Shallow-focus earthquake
- The great majority of earthquakes have a shallow focus. Hence, they are also called ‘crustal earthquakes.’
- The majority of the shallow focus earthquakes are of smaller magnitudes (usual range of 1 to 5). But a few can be of a higher magnitude and can cause a great deal of destruction.
- They occur quite frequently and at random. However, as most of them are either of smaller magnitudes or occur along submarine ridges, they are often not felt.
- Though comparatively of low magnitude, shallow focus earthquakes can cause relatively greater damage at the surface (as the whole energy is directed towards a small area) compared to their deep-focus counterparts.
Deep-focus earthquake
- In general, the term “deep-focus earthquakes” is applied to earthquakes deeper than 70 km.
- The deeper-focus earthquakes commonly occur in patterns called Benioff zones that dip into the Earth, indicating the presence of a subducting slab (zone of subduction).
- Hence, they are also known as intraplate earthquakes (triggered by the collision between plates).

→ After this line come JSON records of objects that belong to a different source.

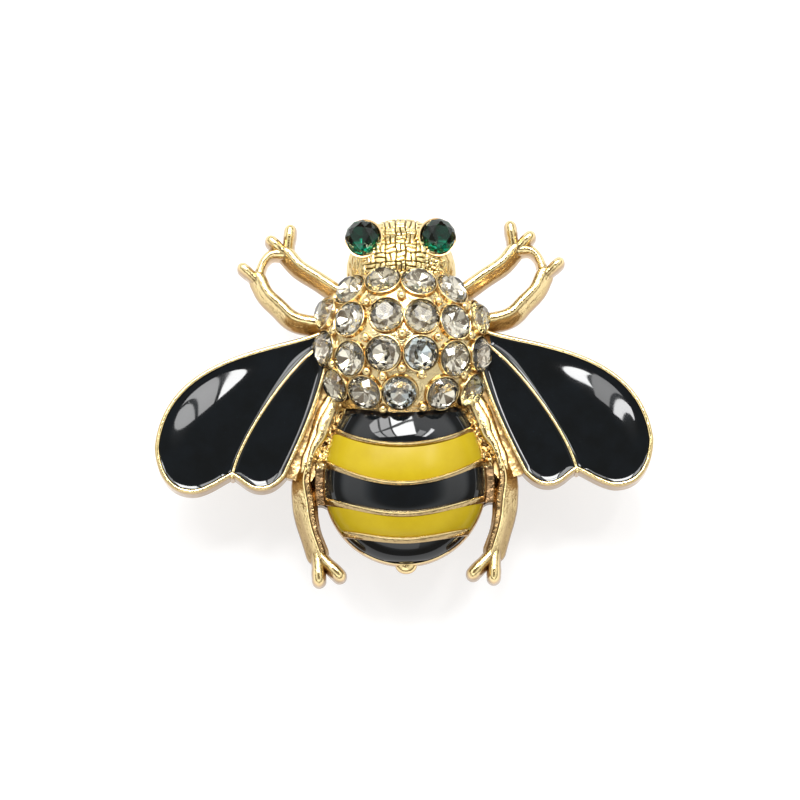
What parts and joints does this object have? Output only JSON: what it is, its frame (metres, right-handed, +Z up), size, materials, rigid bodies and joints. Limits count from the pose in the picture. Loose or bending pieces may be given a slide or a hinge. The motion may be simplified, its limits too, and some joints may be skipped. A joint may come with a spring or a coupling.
{
  "type": "insect brooch",
  "caption": "Cast gold bee brooch with domed thorax of clear round stones, green eyes, black and yellow enamel, on a bar pin.",
  "frame": {"origin": "middle of the brooch's box, on the surface that its pin blocks rest on", "axes": "+Z up out of the face, +Y towards the head, +X to the right seen from the face"},
  "size_m": [0.045, 0.0338, 0.0147],
  "materials": {
    "gold_plate": "polished light gold plate",
    "pin_metal": "plain plated metal, light wear",
    "clear_glass": "clear cut glass with a silvered back",
    "green_glass": "dark green cut glass with a silvered back",
    "black_enamel": "glossy black enamel",
    "yellow_enamel": "glossy yellow enamel"
  },
  "bodies": {
    "root": {"casting": "gold_plate", "pin_back": "pin_metal", "eye_left": "green_glass", "eye_right": "green_glass", "crystal_01": "clear_glass", "crystal_02": "clear_glass", "crystal_03": "clear_glass", "crystal_04": "clear_glass", "crystal_05": "clear_glass", "crystal_06": "clear_glass", "crystal_07": "clear_glass", "crystal_08": "clear_glass", "crystal_09": "clear_glass", "crystal_10": "clear_glass", "crystal_11": "clear_glass", "crystal_12": "clear_glass", "crystal_13": "clear_glass", "crystal_14": "clear_glass", "crystal_15": "clear_glass", "crystal_16": "clear_glass", "crystal_17": "clear_glass", "crystal_18": "clear_glass", "crystal_19": "clear_glass", "crystal_20": "clear_glass", "crystal_21": "clear_glass", "enamel_forewing_left": "black_enamel", "enamel_forewing_right": "black_enamel", "enamel_hindwing_left": "black_enamel", "enamel_hindwing_right": "black_enamel", "enamel_band_1": "black_enamel", "enamel_band_2": "yellow_enamel", "enamel_band_3": "black_enamel", "enamel_band_4": "yellow_enamel", "enamel_band_5": "black_enamel"}
  },
  "joints": []
}
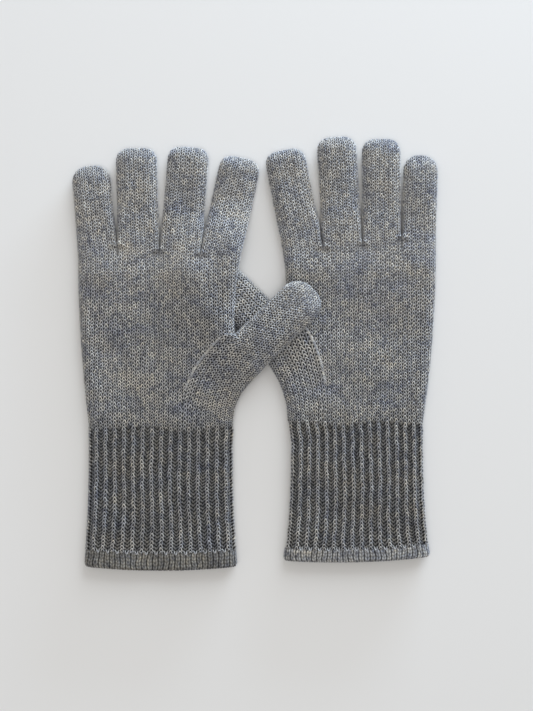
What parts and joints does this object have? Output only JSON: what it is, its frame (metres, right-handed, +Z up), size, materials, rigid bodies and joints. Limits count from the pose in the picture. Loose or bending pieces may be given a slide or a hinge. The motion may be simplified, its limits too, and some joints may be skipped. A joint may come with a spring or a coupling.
{
  "type": "pair of knitted gloves",
  "caption": "Pair of full-finger knitted gloves laid flat with crossed thumbs: plain knit hand and fingers, thumb gusset, long ribbed cuff and hem.",
  "frame": {"origin": "centre of the underside of the pair as it lies flat", "axes": "+X to the right-hand glove, +Y to the fingertips, +Z up off the table"},
  "size_m": [0.2263, 0.2684, 0.0164],
  "materials": {
    "stocking_knit": "grey marled wool-blend yarn in plain knit, matt with a soft fuzz",
    "rib_knit": "the same yarn in one-by-one rib, darker in the recesses",
    "hem_knit": "the same yarn in a fine doubled welt",
    "ridge_stitches": "picked-up stitches of the same yarn, slightly lighter"
  },
  "bodies": {
    "left_hand": {"left_hand": "stocking_knit", "left_thumb_gusset": "stocking_knit", "left_gusset_ridge": "ridge_stitches", "left_crotch_joins": "ridge_stitches"},
    "left_cuff": {"left_cuff": "rib_knit", "left_hem": "hem_knit"},
    "left_thumb": {"left_thumb": "stocking_knit"},
    "left_index_finger": {"left_index_finger": "stocking_knit"},
    "left_middle_finger": {"left_middle_finger": "stocking_knit"},
    "left_ring_finger": {"left_ring_finger": "stocking_knit"},
    "left_little_finger": {"left_little_finger": "stocking_knit"},
    "right_hand": {"right_hand": "stocking_knit", "right_thumb_gusset": "stocking_knit", "right_gusset_ridge": "ridge_stitches", "right_crotch_joins": "ridge_stitches"},
    "right_cuff": {"right_cuff": "rib_knit", "right_hem": "hem_knit"},
    "right_thumb": {"right_thumb": "stocking_knit"},
    "right_index_finger": {"right_index_finger": "stocking_knit"},
    "right_middle_finger": {"right_middle_finger": "stocking_knit"},
    "right_ring_finger": {"right_ring_finger": "stocking_knit"},
    "right_little_finger": {"right_little_finger": "stocking_knit"}
  },
  "joints": [
    {"name": "left_glove_lifts_off", "type": "slide", "parent": "right_hand", "child": "left_hand", "axis": [0, 0, 1], "range_m": [0, 0.12]},
    {"name": "left_index_finger_bend", "type": "hinge", "parent": "left_hand", "child": "left_index_finger", "pos_m": [-0.0206, 0.0604, 0.0164], "axis": [1, 0, 0], "range_deg": [0, 80]},
    {"name": "left_middle_finger_bend", "type": "hinge", "parent": "left_hand", "child": "left_middle_finger", "pos_m": [-0.0461, 0.0604, 0.0137], "axis": [1, 0, 0], "range_deg": [0, 80]},
    {"name": "left_ring_finger_bend", "type": "hinge", "parent": "left_hand", "child": "left_ring_finger", "pos_m": [-0.0718, 0.0604, 0.008], "axis": [1, 0, 0], "range_deg": [0, 80]},
    {"name": "left_little_finger_bend", "type": "hinge", "parent": "left_hand", "child": "left_little_finger", "pos_m": [-0.097, 0.0604, 0.008], "axis": [1, 0, 0], "range_deg": [0, 80]},
    {"name": "left_cuff_fold", "type": "hinge", "parent": "left_hand", "child": "left_cuff", "pos_m": [-0.0582, -0.0465, 0.008], "axis": [-1, 0, 0], "range_deg": [0, 60]},
    {"name": "right_index_finger_bend", "type": "hinge", "parent": "right_hand", "child": "right_index_finger", "pos_m": [0.03, 0.0648, 0.008], "axis": [1, 0, 0], "range_deg": [0, 80]},
    {"name": "right_middle_finger_bend", "type": "hinge", "parent": "right_hand", "child": "right_middle_finger", "pos_m": [0.0547, 0.0648, 0.008], "axis": [1, 0, 0], "range_deg": [0, 80]},
    {"name": "right_ring_finger_bend", "type": "hinge", "parent": "right_hand", "child": "right_ring_finger", "pos_m": [0.0789, 0.0648, 0.008], "axis": [1, 0, 0], "range_deg": [0, 80]},
    {"name": "right_little_finger_bend", "type": "hinge", "parent": "right_hand", "child": "right_little_finger", "pos_m": [0.1018, 0.0648, 0.008], "axis": [1, 0, 0], "range_deg": [0, 80]},
    {"name": "right_cuff_fold", "type": "hinge", "parent": "right_hand", "child": "right_cuff", "pos_m": [0.0633, -0.0435, 0.008], "axis": [-1, 0, 0], "range_deg": [0, 60]},
    {"name": "left_thumb_lift", "type": "hinge", "parent": "left_hand", "child": "left_thumb", "pos_m": [-0.00251, 0.00217, 0.0164], "axis": [0.6947, -0.7193, 0], "range_deg": [0, 60]},
    {"name": "right_thumb_slide_under", "type": "hinge", "parent": "right_hand", "child": "right_thumb", "pos_m": [0.0195, 0.0233, 0.004], "axis": [0, 0, 1], "range_deg": [-10, 0]}
  ]
}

- They happen as huge quakes with larger magnitudes (usual range of 6 to 8), as a great deal of energy is released with the forceful collision of the plates.
- But the earthquakes alone may not cause much destruction as the foci of the quakes to lie at great depths and the energy of the quakes dissipates over a wide area.
- The strongest deep-focus earthquake in the seismic record was the magnitude 8.3 Okhotsk Sea earthquake that occurred at a depth of 609 km in 2013.
- The deepest earthquake ever recorded was a 4.2 earthquake in Vanuatu at a depth of 735.8 km in 2004.
Wadati–Benioff zone: Earthquakes along the Convergent boundary
- Wadati Benioff zone is a zone of subduction along which earthquakes are common. The most powerful earthquakes occur along this zone (most powerful earthquakes occur along the convergent boundary).
- Differential motion along the zone produces numerous earthquakes, the foci of which may be as deep as about 700 kilometres.
- Wadati–Benioff zones can be produced by slipping along the subduction thrust fault (Himalayan Region – C-C convergent boundary) or slipping on faults within the downgoing plate (O-O and C-O convergent boundary).
Distribution of Earthquakes
- Earth’s major earthquakes occur mainly in belts coinciding with the margins of tectonic plates.
- The most important earthquake belt is the Circum-Pacific Belt, which affects many populated coastal regions around the Pacific Ocean—for example, those of New Zealand, New Guinea, Japan, the Aleutian Islands, Alaska, and the western coasts of North and South America.
- The seismic activity is by no means uniform throughout the belt, and there are many branches at various points.
- Because at many places the Circum-Pacific Belt is associated with volcanic activity, it has been popularly dubbed the “Pacific Ring of Fire.”
- The Pacific Ring of Fire accounts for about 68 per cent of all earthquakes.
- A second belt is known as the Alpine Belt (Himalayas and Alps). The energy released in earthquakes from this belt is about 15 per cent of the world's total.
- The mid-world mountain belt (Alpine Belt) extends parallel to the equator from Mexico across the Atlantic Ocean, the Mediterranean Sea from Alpine-Caucasus ranges to the Caspian, Himalayan mountains and the adjoining lands.
- There also are striking connected belts of seismic activity, mainly along oceanic ridges—including those in the Arctic Ocean, the Atlantic Ocean, and the western Indian Ocean—and along the rift valleys of East Africa.